We're more concerned with two other books he wrote:
California from the Conquest in 1846 to the Second Vigilance Committee in San Francisco [1856]: A Study of the American Character (1886), Boston: Houghton Mifflin; and
Race Questions, Provincialism, and Other American Problems (1908), New York: Macmillan. Yes, the first book is indeed the first academic history of California. Royce argued in the book that the conquest of California was the original sin of American history in California, because what was taken by force (as a consequence of the Mexican war and a few battles) was on the verge of being peaceably surrendered. His starting point, 1846, represents the Bear Flag Revolt in Sonoma County, in which,
according to the History Channel,
a small group of American settlers in California rebelled against the Mexican government and proclaimed California an independent republic. The republic was short-lived because soon after the Bear Flag was raised, the U.S. military began occupying California, which went on to join the union in 1850. The Bear Flag became the official state flag in 1911.
Here's the original Bear Flag:
Remarkable story. This is an 1890 photograph of the Flag as it was shown at the San Francisco Historical Society. The flag was destroyed by fire in the 1906 Earthquake. Some critics say the bear looks like a pig.
And here's the 1911 flag:
The legislature that gave us this is the same legislature that gave us initiative, referendum and recall. Thanks a lot.
But I digress. The Vigilance Committees (strictly local to San Francisco) are interesting. The First Committee (1851) was organized to reduce crime in the city, as people took the punishment of criminals into their own hands with a number of lynchings. Here's the History Channel again on the Second Committee:
In 1856, a rigged election put an Irish-Catholic politician named James P. Casey on the city board of supervisors. James King, a crusading editor of the Daily Evening Bulletin, accused Casey of being involved in criminal activity in the city. On May 14, 1856, Casey confronted King in the street and fatally wounded him with a Colt navy revolver.
The next day, angry San Franciscans created the second vigilance committee. This time, however, they could not claim that the city government was not enforcing the law--the sheriff had already arrested Casey and put him in the county jail pending trial. Acting more like a raging mob than an instrument of justice, 500 vigilantes surrounded the county jail and removed Casey from the sheriff's custody on May 18. After a short but reasonably fair trial, they hanged him.
Some historians have argued that the second vigilance committee was less interested in suppressing crime than in attacking its political enemies. Casey's election signaled a shift in power to the dominant faction of recently immigrated Irish-Catholic Democrats. The vigilantes, who were largely native-born Protestants, reasserted their control by arresting and exiling their political opponents from the city.
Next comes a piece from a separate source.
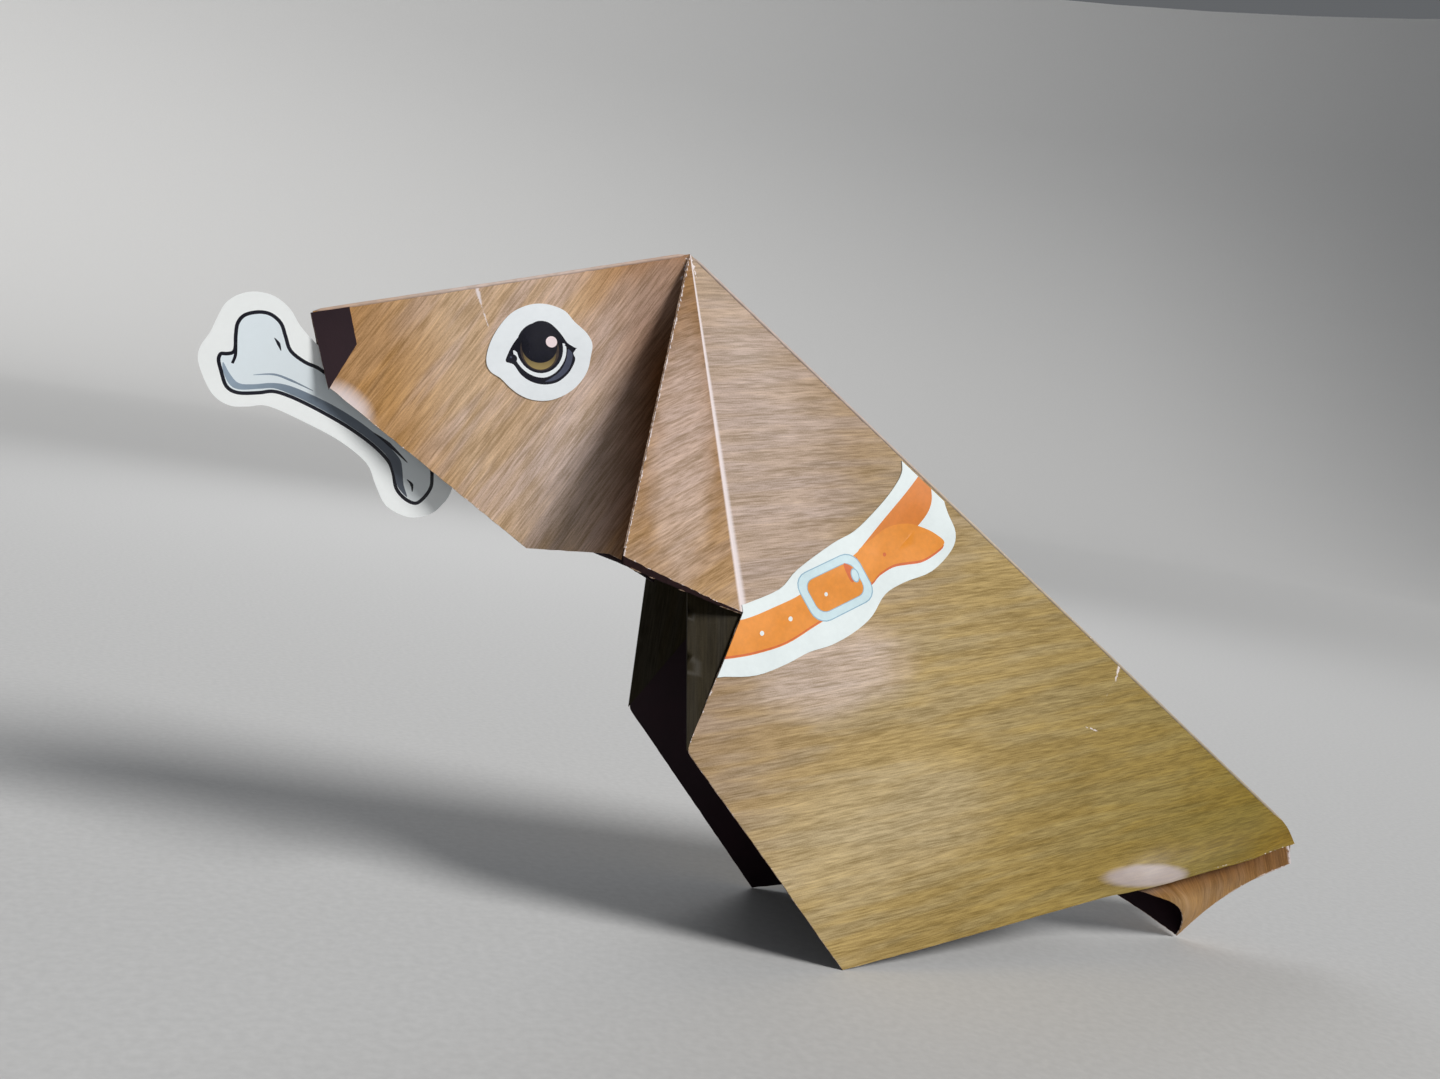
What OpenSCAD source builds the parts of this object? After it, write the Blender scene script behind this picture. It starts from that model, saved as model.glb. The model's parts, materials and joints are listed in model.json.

As before, they hanged
So that's the scope of Royce's history. Kevin Starr is MUCH more interested in the second book,
Race Questions, Provincialism, and Other American Problems because one of the chapters in it is titled "The Pacific Coast: A Psychological Study of the Relations of Climate and Civilization." In the chapter we read this week, Starr argues that California
was in the process of fostering a Higher Provincial version of American civilization that promoted simultaneously an independence of mind, individualism and open simplicity of manner (snip) together with a mild and nurturing climate.
This, Starr observes, made California, for Royce, a prism through which to observe the larger American identity. And here Royce constructed a meme that has been picked up by other observers of California but usually by observers from the inside. The most celebrated statement along these lines was made by the poet and critic Wallace Stegner in a 1967 issue of the
Saturday Review of Literature:
If the history of America is the history of an established culture painfully adapting itself to a new environment, and being constantly checked, confused, challenged, or overcome by new immigrations, then the history of California is American history in extremis.
Or, even more simply, What America is, California is, in spades. And that's because of the Gold Rush!
So that's what Royce brought to the party. This was constructed the way I find myself forced to construct my lectures for each class period of my California History and Western Civ courses at this point: a lot of block quotes from easy to access sources. The difference is that I did more editing of the sources I pasted in for this diary ; in the classroom, I edit on the fly. I'm afraid that this will be my last history diary for quite a while too, as I realized on Wednesday night and early Thursday morning, every class period in these courses takes between 4 and 5 hours to put together, and that's 20 hours a week. I should be writing my California History classes for next week tonight, but I'm doing this instead. I can't do that any more, so I'm putting this series on hiatus until January. You'll still have the full scope of California History, though, because I'll be teaching it again in the spring semester.